То есть со своей задачей Хургин справляется неплохо. Центральная в книге повесть «Комета Лоренца» стремится стать притчей, но, по существу, ее достает лишь на аллегорию. Хургинские персонажи наблюдают за оползнем в его родном Днепропетровске:
«Наконец, люди почувствовали себя в безопасности и остановились, и повернулись лицом к своему дому, и стало тихо. Остановилась и Марья. И мы вышли из машины. Я хлопнул в тишине дверцей — и дом рухнул. Поднялась пыль, как от взрыва. А когда пыль улетучилась или, может быть, осела, на месте дома ничего не было. Даже горы обломков. Был котлован с бурлящей грязью, яма с полужидкой подвижной субстанцией.

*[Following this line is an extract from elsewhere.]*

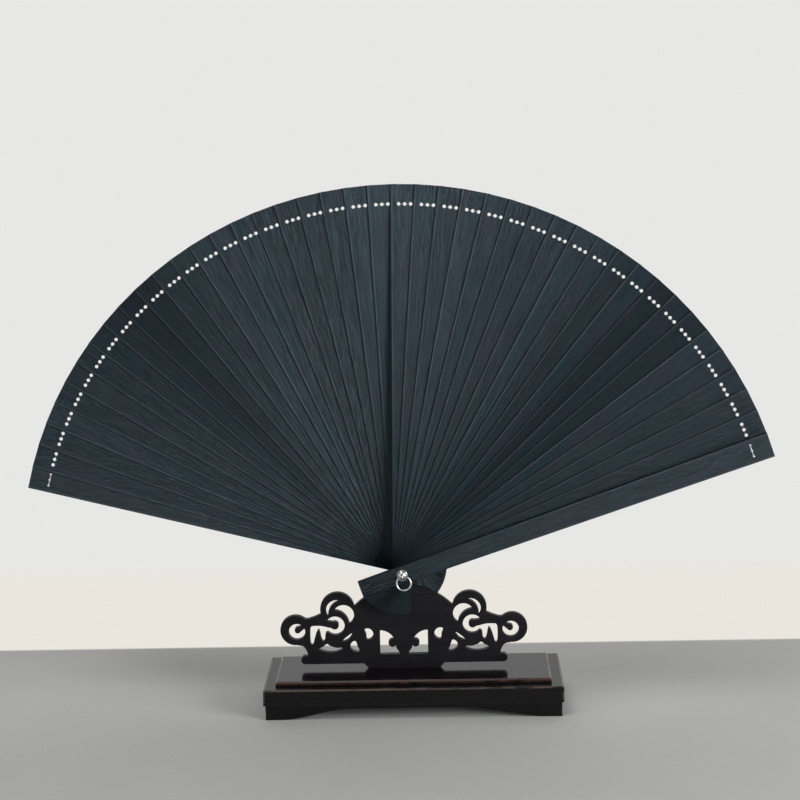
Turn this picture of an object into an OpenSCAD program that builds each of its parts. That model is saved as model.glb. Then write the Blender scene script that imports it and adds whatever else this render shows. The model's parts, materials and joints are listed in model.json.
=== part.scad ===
// Folding stick fan, open on its display stand.
// Thin flat sticks turn on one rivet between two thicker guards. The stand's
// sawn plate passes between the two middle sticks and carries the rivet.
// Lengths in millimetres. X runs along the plinth, Y from front to back, Z up.
// The origin is at the bottom centre of the whole object's box.

/* [Fan] */
// Pivot to the sticks' square tips
tip_r = 200; // [150:1:260]
// Pivot to the sticks' square tails
tail_r = 22.8; // [18:0.1:28]
// Angle between the two guards when the fan is open
spread = 146.3; // [100:0.1:170]
// How far the fan's middle stick leans to the left of upright
lean = 2; // [-5:0.1:5]
// Number of thin leaves between the two guards
leaf_count = 41; // [21:2:41]

/* [Leaves] */
// How far each leaf's tip lies over its neighbour's
leaf_overlap = 2.54; // [1:0.01:4]
// Width of a leaf at its tail
leaf_tail_w = 9.3; // [7:0.1:12]
// Thickness of a leaf
leaf_t = 0.28; // [0.2:0.01:0.5]
// Air between two leaves that lie on each other
leaf_gap = 0.12; // [0.08:0.01:0.3]

/* [Guards] */
// Width of a guard at its tip
guard_tip_w = 13.3; // [9:0.1:20]
// Width of a guard at its tail
guard_tail_w = 8.8; // [7:0.1:12]
// Thickness of a guard at its tail
guard_t = 2.3; // [1.5:0.1:4]
// Thickness of a guard at its tip
guard_tip_t = 1.4; // [1:0.1:3]
// Bevel along the edges of a guard's outer face
guard_bevel = 0.35; // [0.1:0.05:0.5]

/* [Thread holes] */
// Distance from the tips to the row of thread holes
hole_inset = 10; // [6:0.5:20]
// Diameter of a thread hole in a leaf
hole_d = 1.75; // [1:0.05:2.5]
// Diameter of a thread hole in a guard
guard_hole_d = 1.2; // [0.8:0.05:2]
// Distance between the three holes of one stick
hole_pitch = 3.05; // [2.6:0.05:4]

/* [Rivet and ring] */
// Diameter of the rivet's shaft
shaft_d = 3; // [2:0.1:4]
// Air round the shaft in the sticks' bores and in the saddle
shaft_clear = 0.05; // [0.02:0.01:0.1]
// Diameter of the two washers
washer_d = 5.8; // [5:0.1:9]
// Thickness of a washer
washer_t = 0.4; // [0.3:0.1:1]
// Diameter of a domed rivet head
head_d = 5.3; // [4.5:0.1:8]
// Height of a domed rivet head
head_h = 1.9; // [1:0.1:3]
// Inside diameter of the eye on the front head
eye_d = 1.5; // [1.4:0.1:3]
// Thickness of the eye's wire
eye_wire = 0.7; // [0.5:0.1:1]
// Ring radius to the middle of its wire
ring_r = 3.7; // [3.4:0.1:8]
// Thickness of the ring's wire
ring_wire = 0.9; // [0.6:0.05:1]
// How far the ring hangs round in its eye, to the right
ring_lean = 13; // [-20:1:20]

/* [Fretwork plate] */
// Thickness of the sawn plate
plate_t = 3.5; // [2.5:0.1:5]
// Air between the plate and the sticks at each side
plate_clear = 0.5; // [0.3:0.05:1]
// Radius of the dome
dome_r = 35.5; // [33:0.1:38]
// Height of the dome's centre above the plate's foot
dome_z = 9; // [8:0.1:11]
// Height of the pivot above the top of the dome
saddle_h = 8.1; // [5:0.1:12]
// Width of the saddle that the rivet lies in
saddle_w = 9; // [7:0.1:9]
// Length of the bar along the foot of the plate
bar_l = 108; // [90:1:120]
// Underside of that bar above the plate's foot
bar_z = 2.8; // [1:0.1:4]
// Height of that bar
bar_h = 4.4; // [3:0.1:6]
// Length of the tenon under the plate
tenon_l = 30; // [15:1:36]
// Depth of the tenon
tenon_h = 6; // [4:0.5:8]
// Air round the tenon in its mortise
tenon_clear = 0.1; // [0.05:0.05:0.3]

/* [Plinth] */
// How far the plinth's middle lies to the right of the fretwork's
plinth_shift = 4.9; // [-10:0.1:10]
// Length of the plinth's board
board_l = 154; // [130:1:185]
// Depth of the plinth's board from front to back
board_d = 62; // [50:1:90]
// Thickness of the board
board_h = 8.2; // [6:0.1:14]
// How far the skirt stands back under the board
skirt_inset = 1; // [0.5:0.1:3]
// Height of the skirt, with its two feet
skirt_h = 7.8; // [6:0.1:14]
// Rise of the arch under the skirt
arch_h = 5.5; // [2:0.1:5.8]
// Length of each foot, from the skirt's end to the arch
foot_l = 8; // [6:1:30]
// Length of the arch's rounded shoulder
shoulder_l = 35; // [10:1:40]
// Length of the raised panel
panel_l = 142; // [110:1:150]
// Depth of the raised panel from front to back
panel_d = 48; // [30:1:58]
// Height of the raised panel
panel_h = 2.4; // [1.5:0.1:4]
// Bevel round the raised panel and the board
panel_bevel = 0.8; // [0.3:0.1:1.2]

/* [Hidden] */
$fn = 64;
tiny = 0.01;
too_far = 400;

stick_count = leaf_count + 2;
last = stick_count - 1;
mid = last / 2;
stick_step = spread / last;
leaf_tip_w = 2 * tip_r * sin(stick_step / 2) + leaf_overlap;
hole_row_r = tip_r - hole_inset;
first_angle = 90 + lean - spread / 2;
last_angle = first_angle + spread;

// The sticks lie in layers along Y. The slot for the stand's plate opens
// between the two middle leaves, and both halves lean together to close it.
layer = leaf_t + leaf_gap;
slot = plate_t + 2 * plate_clear;
front_leaves = mid - 1;
tilt = atan(slot / 2 / tip_r);
half_stack = slot / 2 + mid * layer - leaf_gap / 2;
front_stack = half_stack - layer + leaf_gap + guard_t;
rear_stack = half_stack + leaf_gap + guard_t;
// The guards lean, so their outer faces stand out a little more at the washers
washer_gap = leaf_gap;

pivot_x = -((tip_r * (cos(first_angle) + cos(last_angle)))
    + guard_tip_w / 2 * (sin(first_angle) - sin(last_angle))) / 2;
plinth_x = pivot_x + plinth_shift;
bore_r = shaft_d / 2 + shaft_clear;

board_z = skirt_h;
panel_z = board_z + board_h;
panel_top = panel_z + panel_h;
saddle_z = dome_z + dome_r + saddle_h;
pivot_z = panel_top + saddle_z;

front_face = -(front_stack + washer_gap);
rear_face = rear_stack + washer_gap;
eye_r = (eye_d + eye_wire) / 2;
// The eye's wire is let into the top of the dome by its own thickness
eye_sink = 0.05;
eye_y = front_face - washer_t - head_h - eye_r + eye_wire / 2 + eye_sink;

function two_digits(n) = str(n < 10 ? "0" : "", n);
function leaf_name(n) = str("leaf_", two_digits(n));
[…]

Я стоял над ней, смотрел и пытался сообразить, как связано исчезновение в этой субстанции моего дома с тем, что было со мной сегодня — с головной болью, с грозой, кометой, со всеми этими неудачными людьми и смутными бессмысленными встречами, и одновременно я повторял: „Это был мой дом. Мне некуда теперь прийти и уйти мне неоткуда. У меня ничего нет. Только кошка“».
А комета Лоренца, которая дала бы им возможность хотя бы погибнуть по-людски, оказывается фикцией, газетной уткой. Чтобы внести подобие разнообразия в эту монотонную историю Хургин пускается на некоторые композиционные ухищрения, играет с персонажами и точками зрения, снабжает свой текст примечаниями и комментариями, но тот не делается от этого ни богаче, ни разнообразнее. По той простой причине, что уровень зрения у всех, включая автора, един и не отклоняется ни на йоту от усвоенного и принятого стандартной человеческой особью, состоящей в рутинных отношениях со столь же стандартными другими особями.

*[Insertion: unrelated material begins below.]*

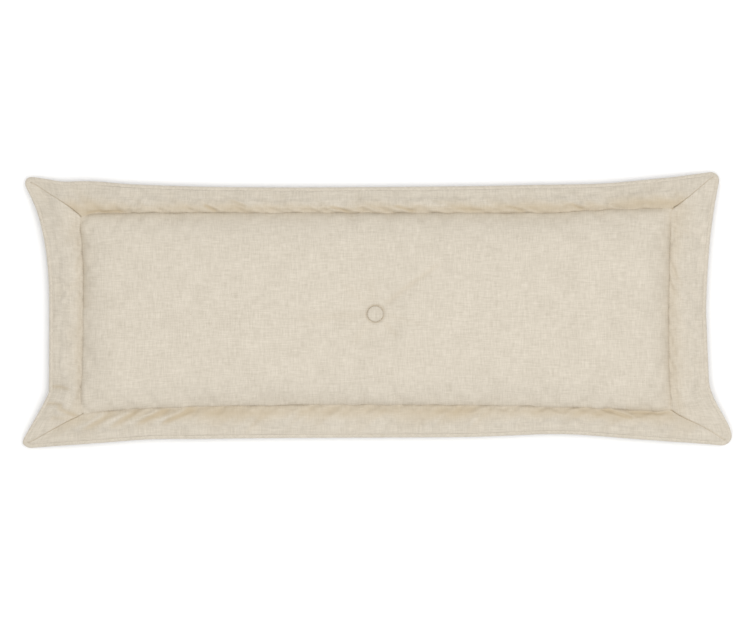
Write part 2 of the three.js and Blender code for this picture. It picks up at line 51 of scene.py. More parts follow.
# ---- The seat it lies on, the light and the camera ----
# A plain pale floor, a broad soft light straight over the pad, a weak one low at its side and pale
# surroundings, and a camera high above that looks straight down on the tufted face.
bpy.ops.mesh.primitive_plane_add(size=8, location=(0, 0, -0.5 * MM))
floor = bpy.context.object
floor.name = "floor"
floor_paint = bpy.data.materials.new("floor_paint")
floor_paint.use_nodes = True
floor_shader = floor_paint.node_tree.nodes["Principled BSDF"]
floor_shader.inputs["Base Color"].default_value = (0.97, 0.97, 0.97, 1)
floor_shader.inputs["Roughness"].default_value = 0.9
floor.data.materials.append(floor_paint)


def soft_light(name, size, watts, place):
    data = bpy.data.lights.new(name, "AREA")
    data.shape = "SQUARE"
    data.size = size
    data.energy = watts
    lamp = bpy.data.objects.new(name, data)
    bpy.context.scene.collection.objects.link(lamp)
    lamp.location = place
    lamp.rotation_euler = (-Vector(place)).to_track_quat("-Z", "Y").to_euler()


soft_light("overhead", size=2.0, watts=40, place=(0.1, -0.12, 2.6))
soft_light("low_side", size=1.2, watts=2, place=(1.9, -0.3, 1.3))

world = bpy.data.worlds.new("studio")
bpy.context.scene.world = world
world.use_nodes = True
world.node_tree.nodes["Background"].inputs["Color"].default_value = (1, 1, 1, 1)
world.node_tree.nodes["Background"].inputs["Strength"].default_value = 0.74
bpy.context.scene.view_settings.view_transform = "Standard"

LENS = 200 * MM
SENSOR = 36 * MM
VIEW_WIDTH = 971.6 * MM  # all that the camera takes in across, at the level of the hem
HEM_LEVEL = 14 * MM
camera_data = bpy.data.cameras.new("camera")
camera_data.lens = LENS / MM
camera_data.sensor_width = SENSOR / MM
camera = bpy.data.objects.new("camera", camera_data)
bpy.context.scene.collection.objects.link(camera)
camera.location = (-1.9 * MM, -3.9 * MM, VIEW_WIDTH * LENS / SENSOR + HEM_LEVEL)
bpy.context.scene.camera = camera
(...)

Что имеется в виду? Зощенко, к которому апеллирует непосредственно в другой своей повести Хургин, высекал же откуда-то свой неподражаемый комизм, имея дело с еще менее очеловеченными персонажами? Платонов, на которого также ссылается автор, вообще особь-статья — как и Гоголь, — эти на землю смотрели если не с космической, то какой-то почти неантропологической перспективы. То есть наличествовал конфликт (без которого не бывает катарсиса — главнейшего признака искусства — здесь ничего не изменилось) не только между персонажами, темами, словесными течениями, образующими завихрения, но и между автором и его произведением, что отбрасывает на него всегда особый свет. Если не конфликт, так хотя бы зазор — без этого остается одна злоба дня, бесследно испаряющаяся вместе со своим временем.